Najciekawsze, że żydowska gazeta wydrukowała to dementi bez żadnego komentarza – chociaż przeważnie wcale nie drukuje sprostowań swoich kłamstw. Przyczyna wyjaśniła się dopiero po miesiącu, gdy to się dowiedziałem, że kiedy tylko gniewne oświadczenie pana Jana Marii Rokity ukazało się w żydowskiej gazecie, zadzwonił do niego pan profesor Jerzy Konieczny, z zaproszeniem na kawę. Po tym bliskim spotkaniu III stopnia Jan Maria udał się na kilka dni do Zakopanego, żeby jakoś dość do równowagi, ale nie zapomniał o dementi – bo periculum in mora.
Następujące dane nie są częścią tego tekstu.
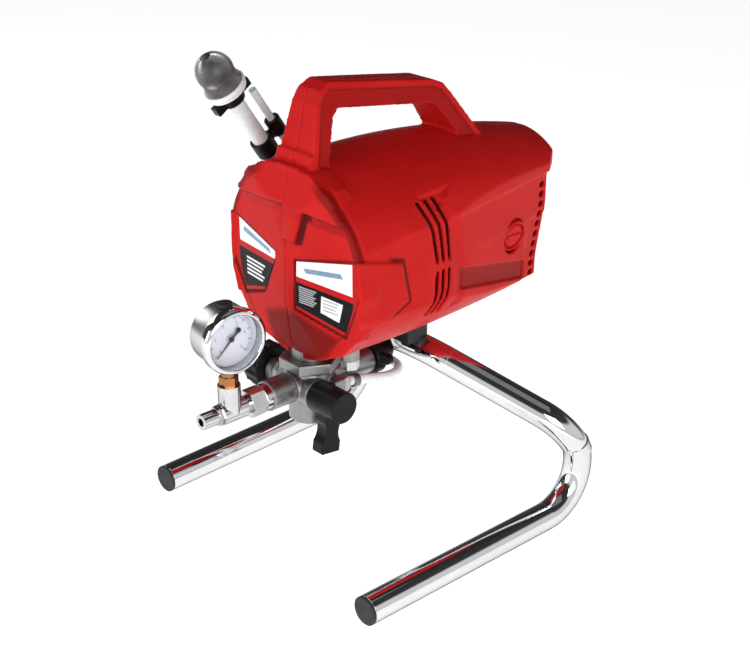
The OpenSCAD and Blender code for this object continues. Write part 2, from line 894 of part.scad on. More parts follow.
module outlet_tee() {
    color("silver") place() difference() {
        union() {
            y_rod(0, outlet_z, -199, -176, 9);
            y_rod(0, outlet_z, -176, -172, 7.5);
            y_rod(0, outlet_z, -172, -164, 5);
            translate([0, tee_y, outlet_z]) cylinder(r = 9.3, h = 24);
        }
        y_rod(0, outlet_z, -200, -163, 3.5);
        translate([0, tee_y, outlet_z]) cylinder(r = 3.5, h = 30);
        translate([0, tee_y, outlet_z + 12]) cylinder(r = 6, h = 30);
    }
}

module hose_nipple() {
    color("silver") place() difference() {
        union() {
            y_rod(0, outlet_z, -217.5, -203, outlet_thread_r);
            y_rod(0, outlet_z, -203, -199, 8.4, 6);
        }
        y_rod(0, outlet_z, -218, -198, 3.5);
    }
}

// ---- pressure gauge, drawn with its face towards +Z and then turned ----

module at_gauge() {
    place() translate([0, tee_y, gauge_z]) rotate([0, 0, gauge_turn]) rotate([90, 0, 90])
        children();
}

module gauge_stem() {
    color("darkgoldenrod") place() translate([0, tee_y, 0]) difference() {
        union() {
            translate([0, 0, outlet_z + 12]) cylinder(r = 6, h = 12);
            translate([0, 0, outlet_z + 24]) cylinder(r = 8, h = 8, $fn = 6);
            translate([0, 0, outlet_z + 32]) cylinder(r = 6, h = 10);
        }
        translate([0, 0, outlet_z]) cylinder(r = 2, h = 60);
    }
}

module gauge_case() {
    color("silver") difference() {
        at_gauge() translate([0, 0, -15]) cylinder(r = gauge_r - 2, h = 27);
        at_gauge() translate([0, 0, -13]) cylinder(r = gauge_r - 3.5, h = 40);
        place() translate([0, tee_y, gauge_z - gauge_r - 5]) cylinder(r = 6, h = 12);
        place() translate([0, tee_y, gauge_z + 10]) cylinder(r = 4, h = 30);
    }
}

module gauge_bezel() {
    color("gainsboro") at_gauge() difference() {
        union() {
            translate([0, 0, 8]) cylinder(r = gauge_r, h = 6);
            translate([0, 0, 14]) cylinder(r1 = gauge_r, r2 = gauge_r - 3, h = 3);
        }
        translate([0, 0, 7]) cylinder(r = gauge_r - 2, h = 5);
        translate([0, 0, 7]) cylinder(r = gauge_r - 5, h = 20);
        translate([0, 0, 12]) cylinder(r = gauge_r - 3.5, h = 2);
    }
}

module gauge_lens() {
    color("azure", 0.3) at_gauge() translate([0, 0, 12]) cylinder(r = gauge_r - 3.5, h = 2);
}

module gauge_dial() {
    color("white") at_gauge() difference() {
        translate([0, 0, -13]) cylinder(r = gauge_r - 3.5, h = 19);
        translate([0, 0, -14]) cylinder(r = gauge_r - 6, h = 19);
        translate([0, 0, 4]) cylinder(r = 1 + run, h = 4);
    }
}

needle_rest = -135;         // the needle's angle at zero pressure

module gauge_needle() {
    color("black") at_gauge() {
        translate([0, 0, 2]) cylinder(r = 1, h = 6);
        translate([0, 0, 8]) cylinder(r = 2.4, h = 1);
        translate([0, 0, 8]) linear_extrude(0.8) rotate(needle_rest)
            polygon([[-9, -1.6], [-9, 1.6], [0, 0.9], [19, 0.2], [19, -0.2], [0, -0.9]]);
    }
}

module filler_plug() {
    color("black") place() translate([0, tee_y, 0]) {
        translate([0, 0, gauge_z + gauge_r - 3.3]) cylinder(r = 4, h = 3);
        translate([0, 0, gauge_z + gauge_r - 1.9]) cylinder(r = 6, h = 3);
    }
}

// ---- stand ----

module stand_frame() {
    color("gainsboro") place()
        bent_bar(stand_route, stand_bends, tube_r, tube_r - tube_wall);
}

module end_caps() {
    color("black") place() for (s = [0, 1]) mirror([s, 0, 0])
        along(stand_route[0], stand_route[0] - stand_route[1]) {
            translate([0, 0, -16]) cylinder(r = tube_r - tube_wall, h = 16);
            cylinder(r = tube_r, h = 2.5);
        }
}

module stand_saddle() {
    color("dimgray") place() difference() {
        box([-12, -2, 147], [12, 22, 212]);
        bent_bar(stand_route, stand_bends, tube_r + 0.05);
        y_rod(0, barrel_z, -30, 60, can_r);
    }
}

left_shell();
right_shell();
housing_screws();
brush_caps();
label_plates();
switch_frame();
switch_rocker();
cord_gland();
motor_can();
stator_core();
field_windings();
bearings();
armature_shaft();
armature_core();
commutator();
carbon_brushes();
cooling_fan();
pinion();
gear_case();
reduction_gear();
crankshaft();
drive_yoke();
piston_rod();
pump_body();
collar_nut();
packing_seal();
pump_bolts();
inlet_ball();
outlet_valve();
outlet_ball();
suction_port();
wing_nut();
suction_elbow();
suction_tube();
strainer_cup();
strainer_ring();
strainer_clip();
tube_clip();
return_tube();
return_hose();
hose_barb();
hose_clamp();
prime_stem();
prime_knob();
regulator_body();
regulator_knob();
regulator_plunger();
swivel_nut();
outlet_tee();
hose_nipple();
gauge_stem();
gauge_case();
gauge_bezel();
gauge_lens();
gauge_dial();
gauge_needle();
filler_plug();
stand_frame();
end_caps();
stand_saddle();
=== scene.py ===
import math

import bmesh
import bpy
import numpy as np
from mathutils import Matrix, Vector


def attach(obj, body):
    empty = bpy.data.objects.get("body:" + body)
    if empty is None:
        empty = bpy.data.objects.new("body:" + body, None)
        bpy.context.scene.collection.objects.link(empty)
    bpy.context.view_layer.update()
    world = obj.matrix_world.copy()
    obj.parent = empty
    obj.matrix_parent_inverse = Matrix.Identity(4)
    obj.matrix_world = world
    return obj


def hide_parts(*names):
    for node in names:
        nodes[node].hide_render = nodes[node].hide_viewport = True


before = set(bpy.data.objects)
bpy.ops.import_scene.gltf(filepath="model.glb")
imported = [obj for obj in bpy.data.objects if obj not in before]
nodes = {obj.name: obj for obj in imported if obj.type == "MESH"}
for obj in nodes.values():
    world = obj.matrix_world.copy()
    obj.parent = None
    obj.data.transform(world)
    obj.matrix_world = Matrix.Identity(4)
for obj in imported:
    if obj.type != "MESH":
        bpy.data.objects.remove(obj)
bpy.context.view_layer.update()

scene = bpy.context.scene
MM = 0.001


def vec(x, y, z):
    return Vector((x * MM, y * MM, z * MM))


# ---------------------------------------------------------------- camera

cam = bpy.data.objects.new("camera", bpy.data.cameras.new("camera"))
scene.collection.objects.link(cam)
cam.location = (0.790, -0.72695, 0.6696)
cam.rotation_euler = (math.radians(90 - 25.14), 0, math.radians(47.29))
cam.data.sensor_width = 36
cam.data.lens = 65.76
cam.data.clip_end = 50
scene.camera = cam

# ---------------------------------------------------------------- axes taken from the CAD

SUCTION = Vector((0, -0.556, 0.831)).normalized()
SIDE = Vector((0, 0.831, 0.556)).normalized()
SUCTION_END = vec(-98, -75.05, 378.3)
RETURN_FOOT = SUCTION_END - 0.090 * SUCTION + 0.019 * SIDE
GAUGE = vec(0, -155.75, 212)
GAUGE_AXIS = Vector((0.992546, -0.121869, 0))

HOSE = [
    (20, -47.25, 142), (20, -33.25, 139.5), (20, -17.25, 135), (19, -1.25, 131),
    (14, 14.75, 128), (4, 25.75, 127), (-12, 28.75, 127), (-34, 24.75, 130),
    (-55, 18.75, 142), (-71, 14.75, 158), (-84, 12.75, 178), (-95, 11.75, 200),
    (-107, 12.75, 222), (-113, 16.75, 240), (-109, 19.75, 264), (-101, 9.75, 290),
]


def spread(points, per):
    """A smooth line through the points, with per steps between neighbours."""
    out = []
    for i in range(len(points) - 1):
        a = points[max(i - 1, 0)]
        b = points[i]
        c = points[i + 1]
        d = points[min(i + 2, len(points) - 1)]
        for k in range(per):
            t = k / per
            out.append(0.5 * (2 * b + (c - a) * t + (2 * a - 5 * b + 4 * c - d) * t * t
                              + (3 * b - a - 3 * c + d) * t ** 3))
    out.append(points[-1])
    return out


# ---------------------------------------------------------------- materials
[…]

Tak bywa, kiedy człowiek zobaczy ducha, zwłaszcza takiego, o którym myślał, że on już umarł – a tymczasem zobaczy go nie tylko żywego, ale w całej, straszliwej postaci.

Ciekawe tedy, co zobaczył pan prof., Andrzej Rzepliński podczas godzinnej rozmowy za zamkniętymi drzwiami u pana prezydenta, któremu pan minister Antoni Macierewicz mógł przecież to i owo powiedzieć na temat zawartości Zasobu Zastrzeżonego Instytutu Pamięci Narodowej, w którym Wojskowe Służby Informacyjne zdeponowały dane swoich konfidentów w przekonaniu, że nigdy, a w każdym razie nieprędko ujrzą one światło dzienne. Ale co jeden człowiek zakrył, to drugi odkryje i pewnie dlatego i z pana prezesa Rzeplińskiego zaczyna uchodzić powietrze i Trybunał spuszcza z tonu, a nawet przedstawicielka Komisji Europejskiej w naszym nieszczęśliwym kraju, w rozmowie z ministrem Szymańskim zaprezentowała zacznie miększą rurę.

Tak właśnie śpiewał na melodię „Noczki tiomnoj” improwizowany kabaret w Mińsku Litewskim w koszmarnych czasach I wojny światowej co skrupulatnie relacjonuje Michał Pawlikowski w książce „Wojna i sezon”: „Siadiem bratcy, potołkujem, czto nam diełat’ s miagkim ch...m”.

Wygląda na to, że ta cała strategia RAZWIEDUPR-a z „obroną demokracji” na nic! To już nie mogli wystawić na fasadę jakieś normalnego człowieka? Już nie mają żadnego cywila? Ładny interes!